Saturday, September 4, 2010


This past week while reading Paul Hiebert’s  discussion of peasant worldviews in his book Transforming Worldviews: An Anthropological Understanding of How People Change, I was reminded of a numbing truth I feel from time to time in our village here: “Although individuals and groups of people who come from outside and pass through the village may participate in its life, they remain “others” or “them.” (p. 126).

While traditional society here has and continues to be affected by modernity, postmodernity, and “glocalization”, I still often feel very much like a “them” here. For example, I am often welcomed “to go drink tea” according to the culture’s code of hospitality. And when the Mid-Autumn or Chinese New Year comes, invitations to join others often come as well. Sadly though, due to cultural, lingusitic, and faith differences, at other times the feeling of distance and disconnection from the community feels so palpable you could cut it with a knife. For example, the other day I was riding my scooter around town to visit folks and felt a little discouraged as to how few folks I could really call friends here, although I have many acquaintances.  After three years!

God encouraged me when I parked by the phone company to change my service. Just as I was getting off my scooter, a mother and her two children also parked to go in to pay their bill. Just this past Sunday, that same mother and two children had walked unexpectedly in the front door of our office to attend our small group. The previous day, the two children had attended the Children's English Club for the first time.
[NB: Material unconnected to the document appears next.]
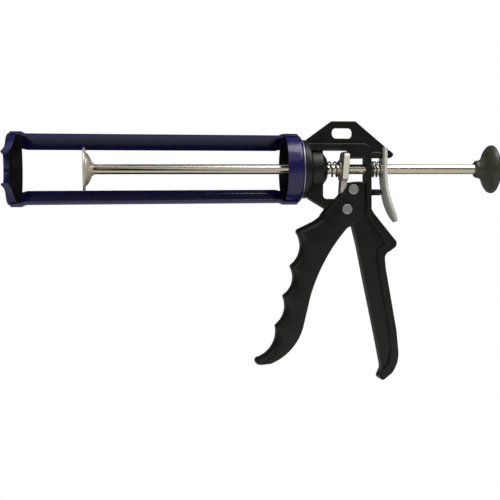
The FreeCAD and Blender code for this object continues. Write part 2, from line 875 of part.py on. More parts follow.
def make_pull_knob():
    """The mushroom knob on the rod's rear end."""
    body = new_body("pull_knob")
    section = new_sketch(body, "XZ_Plane")
    outline(section, [
        ("knob_front", "0"),
        ("knob_rear", "0"),
        ("knob_rear", "3", "22"),
        ("knob_front + 18.9", "15"),
        ("knob_front + 15.5", "knob_radius - 0.5", "4.2"),
        ("knob_front + 10.6", "knob_radius - 0.4"),
        ("knob_front + 8.6", "17.2"),
        ("knob_front + 6.4", "11.6", "-6"),
        ("knob_front + 2.5", "7.1"),
        ("knob_front", "knob_neck_radius"),
    ])
    revolve(body, section)
    socket = new_sketch(body, "YZ_Plane", shift="rod_rear + rod_clearance")
    hexagon(socket, "rod_width + 2 * rod_clearance")
    pocket(body, socket, "rod_rear - knob_front + 5", symmetric=False)


# ---------------------------------------------------------------- release lever

def make_release_lever():
    """A bent strip: a fork at the top over the tongue, the rod's hole, and a thumb pad."""
    body = new_body("release_lever")
    turn = "lever_bend_angle * 1deg"
    centre = "(lever_face + lever_bend_radius)"
    back_radius = "(lever_bend_radius - lever_gauge)"
    bend_reach = f"{centre} - lever_bend_radius * cos({turn})"
    bend_drop = f"lever_bend_start - lever_bend_radius * sin({turn})"
    back_reach = f"{centre} - {back_radius} * cos({turn})"
    back_drop = f"lever_bend_start - {back_radius} * sin({turn})"
    side = new_sketch(body, "XZ_Plane")
    outline(side, [
        ("lever_face", "lever_top"),
        ("lever_face", "lever_bend_start", "lever_bend_radius"),
        (bend_reach, bend_drop),
        (f"{bend_reach} + lever_tail * sin({turn})", f"{bend_drop} - lever_tail * cos({turn})"),
        (f"{back_reach} + lever_tail * sin({turn})", f"{back_drop} - lever_tail * cos({turn})"),
        (back_reach, back_drop, f"-{back_radius}"),
        ("lever_face + lever_gauge", "lever_bend_start"),
        ("lever_face + lever_gauge", "lever_top"),
    ])
    pad(body, side, "lever_foot_width + 8")

    # trim the wide strip to its front outline: narrow above, flared below, rounded at the end
    trim = new_sketch(body, "YZ_Plane")
    half_top = "lever_top_width / 2"
    half_foot = "lever_foot_width / 2"
    round_centre = f"{bend_drop} - lever_tail * cos({turn}) + {half_foot}"
    rectangle(trim, "-40", "40", "-70", "40")
    outline(trim, [
        (f"-{half_top}", "lever_top"),
        (f"-{half_top}", "-14"),
        (f"-{half_foot}", "-26"),
        (f"-{half_foot}", round_centre, half_foot),
        ("0", f"{round_centre} - {half_foot}", half_foot),
        (half_foot, round_centre),
        (half_foot, "-26"),
        (half_top, "-14"),
        (half_top, "lever_top"),
    ])
    pocket(body, trim, "1200")

    fork = new_sketch(body, "YZ_Plane")
    rectangle(fork, "-plate_width / 2 - 0.5", "plate_width / 2 + 0.5", "8.2", "lever_top + 5")
    pocket(body, fork, "1200")
    hex_bored(body, "loose_clearance")


# ---------------------------------------------------------------- build, check and write

make_front_cap()
make_strap("upper_strap", "-strap_far_angle")
make_strap("lower_strap", "180 - strap_near_angle")
make_rear_collar()
make_swivel()
make_front_bush()
make_rear_bush()
make_casting()
make_lever_stop()
make_rivet("trigger_pivot_pin", "pivot_reach", "pivot_height")
make_rivet("drive_pin", "drive_reach", "drive_height")
make_drive_roller()
make_trigger()
make_drive_plate()
SEAT_REAR = "(drive_face - 0.7)"
make_tube("spring_seat", f"{SEAT_REAR} - seat_gauge", SEAT_REAR, "5.2", "seat_radius")
make_spring("return_spring", POCKET_FRONT, f"{SEAT_REAR} - seat_gauge", "return_turns")
make_spring("lever_spring", "pillar_rear + rear_bush_lip", "lever_face", "lever_turns")
make_rod()
make_plunger_dish()
make_plunger_fixings()
make_pull_knob()
make_release_lever()

doc.recompute()
for feature in doc.Objects:
    assert not {"Invalid", "Error"} & set(feature.State), f"{feature.Label} failed: {feature.State}"
for node in NODES:
    assert not node.Shape.isNull() and node.Shape.isValid(), f"{node.Label} has no valid shape"
    assert node.Shape.Volume > 1, f"{node.Label} is empty"

os.makedirs("parts", exist_ok=True)
for node in NODES:
    node.Shape.exportStep(f"parts/{node.Label}.step")
    box = node.Shape.BoundBox
    print(f"{node.Label:18s} {node.Shape.Volume:9.0f} mm3  x {box.XMin:7.2f} {box.XMax:7.2f}"
          f"  y {box.YMin:6.2f} {box.YMax:6.2f}  z {box.ZMin:7.2f} {box.ZMax:7.2f}"
          f"  solids {len(node.Shape.Solids)}")
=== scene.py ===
"""Caulking gun: the looks of every piece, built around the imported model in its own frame.

+X runs along the rod back to the pull knob, +Z is up, and lengths are metres; sizes that are
written in millimetres are multiplied by MM.  Sections follow the gun from the cradle's front
cap back to the release lever, and end with the studio.
"""
import math

import bmesh
import bpy
import numpy as np
from mathutils import Matrix, Vector
from mathutils.geometry import delaunay_2d_cdt


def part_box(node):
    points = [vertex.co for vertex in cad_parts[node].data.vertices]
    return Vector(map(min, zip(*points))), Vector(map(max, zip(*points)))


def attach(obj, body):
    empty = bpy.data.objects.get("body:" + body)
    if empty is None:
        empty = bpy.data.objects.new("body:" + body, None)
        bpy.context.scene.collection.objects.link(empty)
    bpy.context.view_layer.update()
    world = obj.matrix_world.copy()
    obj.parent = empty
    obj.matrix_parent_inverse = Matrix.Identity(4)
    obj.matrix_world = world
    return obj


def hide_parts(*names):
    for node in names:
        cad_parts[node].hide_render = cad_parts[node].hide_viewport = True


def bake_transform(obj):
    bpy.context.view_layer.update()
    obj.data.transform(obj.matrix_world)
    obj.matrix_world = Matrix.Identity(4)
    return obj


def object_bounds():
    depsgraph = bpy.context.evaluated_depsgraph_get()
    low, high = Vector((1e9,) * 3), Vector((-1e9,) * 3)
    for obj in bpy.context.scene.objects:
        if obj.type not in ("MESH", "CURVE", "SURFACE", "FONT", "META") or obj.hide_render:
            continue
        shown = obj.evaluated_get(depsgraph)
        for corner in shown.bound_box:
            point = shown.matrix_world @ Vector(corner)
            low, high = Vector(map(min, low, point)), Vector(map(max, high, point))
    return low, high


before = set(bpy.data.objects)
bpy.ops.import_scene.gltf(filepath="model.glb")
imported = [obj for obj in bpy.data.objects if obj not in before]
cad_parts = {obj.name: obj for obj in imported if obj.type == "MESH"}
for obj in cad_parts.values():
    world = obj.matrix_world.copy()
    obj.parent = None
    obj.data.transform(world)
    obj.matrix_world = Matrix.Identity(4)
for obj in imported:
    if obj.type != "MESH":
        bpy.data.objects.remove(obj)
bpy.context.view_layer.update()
MM = 0.001


# ------------------------------------------------------------------ front cap
# A cup pressed from 1.2 mm steel sheet.  A flange stands forward all round the slot that takes
# the cartridge's nozzle, and two short lips flare off it.  It is powder coated in gloss violet.

def linear(hex_colour):
    """An sRGB hex colour as the linear RGBA that a shader takes."""
    shares = [int(hex_colour[start:start + 2], 16) / 255 for start in (1, 3, 5)]
    return [s / 12.92 if s <= 0.04045 else ((s + 0.055) / 1.055) ** 2.4 for s in shares] + [1.0]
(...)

In the small group, the mother shared her open-mindedness to the Christian faith, and asked us to pray for her husband, who is suffering from cirrhosis and some other serious health issues. So I was reminded once again that even though we don’t have that many close friends here, the Great Physician indeed is still subtly at work behind the scenes introducing spiritual, emotional, and physical healing to those of us who are sick and in need of a doctor.

1 comment:

Amrita said...

Good to hear that TP

India is a land of diversity too an d I feel the same in my own culture too.
But in Asia everyone paints with broad strokes. A stranger can become a friend within minutes.hough you you may not see him afterwards.